Authors: Songlei Jian, Liang Hu, Longbing Cao, Kai Lu

AAAI 2018 | Conference PDF | Archive PDF | Plain Text | LLM Run Details

Reproducibility Variable Result LLM Response
Research Type Experimental By feeding the learned representation into both partition-based and density-based clustering methods, our experiments on eight UCI datasets show highly significant learning performance improvement and much more distinguishable visualization outcomes over the baseline methods.

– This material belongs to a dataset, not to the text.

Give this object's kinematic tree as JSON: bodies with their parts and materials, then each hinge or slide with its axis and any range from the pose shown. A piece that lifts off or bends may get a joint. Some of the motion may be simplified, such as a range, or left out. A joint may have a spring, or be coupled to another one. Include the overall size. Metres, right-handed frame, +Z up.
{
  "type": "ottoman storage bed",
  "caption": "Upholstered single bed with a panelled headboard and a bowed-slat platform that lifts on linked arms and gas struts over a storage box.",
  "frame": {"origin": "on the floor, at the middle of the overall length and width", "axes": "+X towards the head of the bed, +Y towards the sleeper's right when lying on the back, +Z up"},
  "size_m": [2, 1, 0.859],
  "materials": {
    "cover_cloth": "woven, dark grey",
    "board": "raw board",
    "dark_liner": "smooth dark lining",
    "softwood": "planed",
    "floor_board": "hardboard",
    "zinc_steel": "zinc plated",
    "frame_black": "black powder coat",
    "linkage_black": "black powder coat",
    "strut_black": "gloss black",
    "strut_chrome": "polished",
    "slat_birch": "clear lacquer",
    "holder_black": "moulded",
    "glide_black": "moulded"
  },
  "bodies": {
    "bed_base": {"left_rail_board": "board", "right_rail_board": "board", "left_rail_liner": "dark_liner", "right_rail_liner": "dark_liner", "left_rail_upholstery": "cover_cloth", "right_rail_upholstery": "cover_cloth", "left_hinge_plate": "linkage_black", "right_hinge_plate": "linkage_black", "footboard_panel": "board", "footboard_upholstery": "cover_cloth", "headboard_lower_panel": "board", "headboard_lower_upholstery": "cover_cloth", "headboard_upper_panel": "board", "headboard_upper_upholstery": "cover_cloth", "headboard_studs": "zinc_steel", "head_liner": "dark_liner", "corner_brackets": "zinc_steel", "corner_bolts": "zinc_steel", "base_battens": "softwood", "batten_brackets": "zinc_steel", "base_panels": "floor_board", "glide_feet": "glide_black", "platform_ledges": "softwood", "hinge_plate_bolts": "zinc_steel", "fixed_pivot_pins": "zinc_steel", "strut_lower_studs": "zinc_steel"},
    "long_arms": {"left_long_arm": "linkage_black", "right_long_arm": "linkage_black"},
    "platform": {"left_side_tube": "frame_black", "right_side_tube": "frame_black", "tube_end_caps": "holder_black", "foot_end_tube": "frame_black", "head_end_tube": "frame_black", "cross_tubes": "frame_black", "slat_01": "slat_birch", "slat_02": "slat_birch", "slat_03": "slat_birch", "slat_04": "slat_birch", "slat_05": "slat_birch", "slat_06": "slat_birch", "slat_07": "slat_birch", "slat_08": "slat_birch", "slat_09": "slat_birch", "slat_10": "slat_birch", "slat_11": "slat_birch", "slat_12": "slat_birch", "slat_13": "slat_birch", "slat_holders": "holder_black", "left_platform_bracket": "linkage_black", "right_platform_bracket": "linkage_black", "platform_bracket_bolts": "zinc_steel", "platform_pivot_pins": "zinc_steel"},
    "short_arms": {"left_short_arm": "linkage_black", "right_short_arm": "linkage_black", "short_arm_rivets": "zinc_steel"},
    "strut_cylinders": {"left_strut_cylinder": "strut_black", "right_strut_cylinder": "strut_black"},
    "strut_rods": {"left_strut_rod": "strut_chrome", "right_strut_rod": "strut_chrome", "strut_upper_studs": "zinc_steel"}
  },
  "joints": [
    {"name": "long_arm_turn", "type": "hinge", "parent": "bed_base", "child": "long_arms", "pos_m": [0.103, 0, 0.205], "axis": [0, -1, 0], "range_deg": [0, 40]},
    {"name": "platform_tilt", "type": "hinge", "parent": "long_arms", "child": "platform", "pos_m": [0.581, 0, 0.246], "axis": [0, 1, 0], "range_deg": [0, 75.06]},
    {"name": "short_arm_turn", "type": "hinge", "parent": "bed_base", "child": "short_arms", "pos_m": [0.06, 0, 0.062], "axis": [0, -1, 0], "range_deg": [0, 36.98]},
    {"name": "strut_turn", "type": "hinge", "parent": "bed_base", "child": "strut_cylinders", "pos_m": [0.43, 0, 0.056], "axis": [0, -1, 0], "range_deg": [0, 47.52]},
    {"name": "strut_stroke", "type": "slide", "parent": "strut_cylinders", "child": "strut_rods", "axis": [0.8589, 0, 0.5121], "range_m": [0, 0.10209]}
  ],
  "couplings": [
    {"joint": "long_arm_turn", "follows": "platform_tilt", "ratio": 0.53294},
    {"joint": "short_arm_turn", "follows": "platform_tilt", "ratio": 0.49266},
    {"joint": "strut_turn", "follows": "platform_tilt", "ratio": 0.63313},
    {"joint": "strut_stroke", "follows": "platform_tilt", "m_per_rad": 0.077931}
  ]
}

Researcher Affiliation Academia Songlei Jian, Liang Hu, Longbing Cao, Kai Lu College of Computer, National University of Defense Technology, China Advanced Analytics Institute, University of Technology Sydney, Australia jiansonglei@163.com, rainmilk@gmail.com, longbing.cao@uts.edu.au, kailu@nudt.edu.cn
Pseudocode Yes Algorithm 1 A SGD-based learning algorithm for MAI
Open Source Code Yes 1The MATLAB implementation of Algorithm 1 is available at https://github.com/jiansonglei/MAI
Open Datasets Yes We use eight real-world UCI datasets (Lichman 2013) from different domains for the experiments: Echocardiogram (Echo), Hepatitis, Auto MPG Dataset (MPG), Statlog Heart (Heart), Australian Credit Approval (ACA), Credit Approval (CRX), Contraceptive Method Choice (CMC), and Census Income (Income).
Dataset Splits No The AMI results of k-means on each dataset are the average over 20 validations of clustering with distinct starting points due to the instability of k-means clustering. This refers to multiple runs of clustering, not a dedicated validation dataset split used for hyperparameter tuning.

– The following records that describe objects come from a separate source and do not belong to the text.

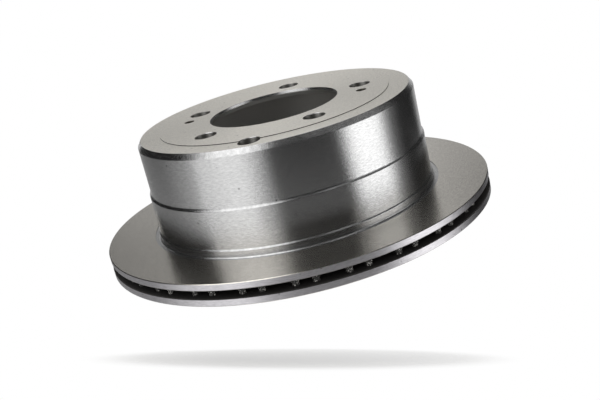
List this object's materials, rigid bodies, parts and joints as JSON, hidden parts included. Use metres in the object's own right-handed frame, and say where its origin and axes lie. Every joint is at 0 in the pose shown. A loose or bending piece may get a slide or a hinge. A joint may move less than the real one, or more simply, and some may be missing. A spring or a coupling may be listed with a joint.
{
  "type": "brake disc",
  "caption": "Ventilated rear brake disc with a deep hat, a parking brake drum inside it, wheel stud holes and a central hub bore.",
  "frame": {"origin": "centre of the inboard friction face, on the wheel axis, at the lowest point of the disc", "axes": "+Z along the wheel axis towards the wheel, through the mounting face; X and Y in the plane of the friction face"},
  "size_m": [0.329, 0.329, 0.1013],
  "materials": {
    "machined_iron": "grey cast iron, fine turned on the faces and the hat, as cast inside the vents"
  },
  "bodies": {
    "root": {"brake_disc": "machined_iron"}
  },
  "joints": []
}
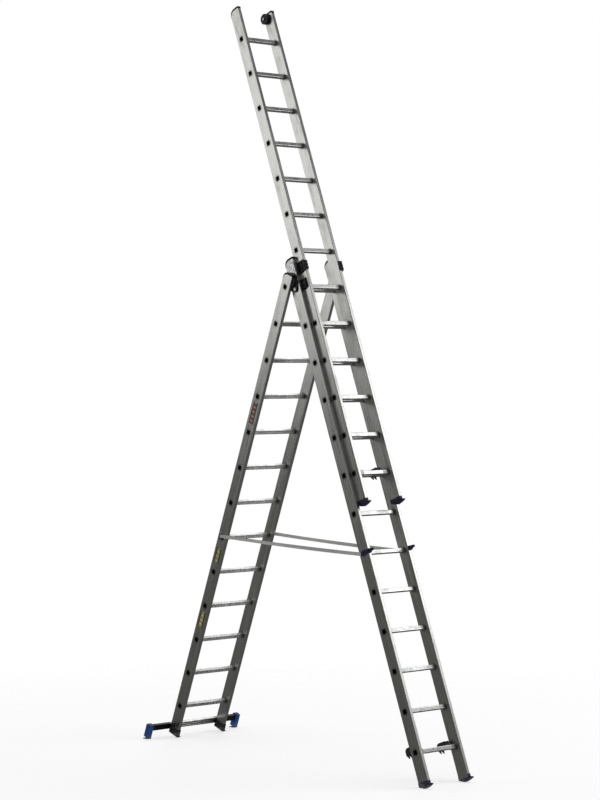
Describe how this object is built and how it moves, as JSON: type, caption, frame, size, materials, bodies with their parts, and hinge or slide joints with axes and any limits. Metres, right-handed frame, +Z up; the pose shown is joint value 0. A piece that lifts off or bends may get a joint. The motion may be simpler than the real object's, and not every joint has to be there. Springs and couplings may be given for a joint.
{
  "type": "extension ladder",
  "caption": "Aluminium extension ladder in three sections, set up as a trestle with the upper section run out, with a stabiliser bar, wall rollers and spreader straps.",
  "frame": {"origin": "on the floor, at the middle of the footprint", "axes": "+Z up; X along the rungs; the front section, which carries the sliding upper section, stands towards -Y, and the rear section with the stabiliser towards +Y"},
  "size_m": [0.872, 2.9076, 5.4412],
  "materials": {
    "stile_aluminium": "drawn, with fine lengthwise lines",
    "rung_aluminium": "drawn, ribbed",
    "plate_aluminium": "satin",
    "navy_plastic": "moulded",
    "black_plastic": "moulded",
    "black_rubber": "matt",
    "blue_plastic": "moulded",
    "black_steel": "powder coated",
    "zinc_steel": "zinc plated",
    "webbing": "woven",
    "sticker_film": "printed film",
    "roller_plastic": "moulded"
  },
  "bodies": {
    "front_section": {"front_stile_left": "stile_aluminium", "front_stile_right": "stile_aluminium", "front_rungs": "rung_aluminium", "front_foot_left": "navy_plastic", "front_foot_right": "navy_plastic", "front_cap_left": "black_plastic", "front_cap_right": "black_plastic", "guide_plate_left": "plate_aluminium", "guide_plate_right": "plate_aluminium", "guide_shoe_left": "black_plastic", "guide_shoe_right": "black_plastic", "guide_block_left": "black_plastic", "guide_block_right": "black_plastic", "guide_rivets": "zinc_steel", "hinge_bush_left": "black_plastic", "hinge_bush_right": "black_plastic", "front_hook_saddles": "zinc_steel", "front_hook_pins": "zinc_steel", "strap_left": "webbing", "strap_right": "webbing", "strap_clip_left": "navy_plastic", "strap_clip_right": "navy_plastic"},
    "rear_section": {"rear_stile_left": "stile_aluminium", "rear_stile_right": "stile_aluminium", "rear_rungs": "rung_aluminium", "rear_cap_left": "black_plastic", "rear_cap_right": "black_plastic", "rear_plug_left": "black_rubber", "rear_plug_right": "black_rubber", "hinge_bracket_left": "black_steel", "hinge_bracket_right": "black_steel", "hinge_pin_left": "zinc_steel", "hinge_pin_right": "zinc_steel", "hinge_rivets": "zinc_steel", "strap_anchors": "zinc_steel", "stabiliser_bar": "rung_aluminium", "stabiliser_boot_left": "blue_plastic", "stabiliser_boot_right": "blue_plastic", "stabiliser_sole_left": "black_rubber", "stabiliser_sole_right": "black_rubber", "stabiliser_bolts": "zinc_steel", "stickers": "sticker_film"},
    "upper_section": {"upper_stile_left": "stile_aluminium", "upper_stile_right": "stile_aluminium", "upper_rungs": "rung_aluminium", "upper_cap_left": "black_plastic", "upper_cap_right": "black_plastic", "upper_foot_left": "navy_plastic", "upper_foot_right": "navy_plastic", "roller_axles": "zinc_steel", "roller_spacers": "black_plastic", "upper_hook_saddles": "zinc_steel", "upper_hook_pins": "zinc_steel"},
    "front_left_hook": {"front_hook_left": "black_steel"},
    "front_right_hook": {"front_hook_right": "black_steel"},
    "upper_left_hook": {"upper_hook_left": "black_steel"},
    "upper_right_hook": {"upper_hook_right": "black_steel"},
    "left_wheel": {"roller_left": "roller_plastic"},
    "right_wheel": {"roller_right": "roller_plastic"}
  },
  "joints": [
    {"name": "fold", "type": "hinge", "parent": "front_section", "child": "rear_section", "pos_m": [0, -0.06005, 3.3537], "axis": [-1, 0, 0], "range_deg": [0, 43.2], "deforming": ["strap_left", "strap_right"]},
    {"name": "section_slide", "type": "slide", "parent": "front_section", "child": "upper_section", "axis": [0, 0.3681, 0.9298], "range_m": [-1.96, 0.56]},
    {"name": "front_left_hook_swing", "type": "hinge", "parent": "front_section", "child": "front_left_hook", "pos_m": [-0.1575, -1.26579, 0.24313], "axis": [1, 0, 0], "range_deg": [0, 60]},
    {"name": "front_right_hook_swing", "type": "hinge", "parent": "front_section", "child": "front_right_hook", "pos_m": [0.1575, -1.26579, 0.24313], "axis": [1, 0, 0], "range_deg": [0, 60]},
    {"name": "upper_left_hook_swing", "type": "hinge", "parent": "upper_section", "child": "upper_left_hook", "pos_m": [-0.1135, -0.61769, 2.08381], "axis": [1, 0, 0], "range_deg": [0, 60]},
    {"name": "upper_right_hook_swing", "type": "hinge", "parent": "upper_section", "child": "upper_right_hook", "pos_m": [0.1135, -0.61769, 2.08381], "axis": [1, 0, 0], "range_deg": [0, 60]},
    {"name": "left_wheel_spin", "type": "hinge", "parent": "upper_section", "child": "left_wheel", "pos_m": [-0.13, 0.68509, 5.37967], "axis": [1, 0, 0], "continuous": true},
    {"name": "right_wheel_spin", "type": "hinge", "parent": "upper_section", "child": "right_wheel", "pos_m": [0.13, 0.68509, 5.37967], "axis": [1, 0, 0], "continuous": true}
  ]
}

Hardware Specification No Considering the computational power of GPUs on matrix operation, we use a GPU-based adaptive stochastic gradient descent (SGD) optimizer over mini-batches to speed up the training, thus MAI can be applied on large data. We use Adam in our implementation1. The paper only mentions "GPU" generally, without specifying any particular GPU model, CPU, or other hardware details.
Software Dependencies No We use Adam in our implementation. The paper mentions the optimizer Adam, but does not provide specific version numbers for any software dependencies.
Experiment Setup Yes The length of the representation layer in MAI and the hidden layer of Autoencoder is set to 200. The maximum number of iterations is 30 and the batchsize is 200 in MAI. The dimensionalities of M1 and M2 are set to 60 in MAI.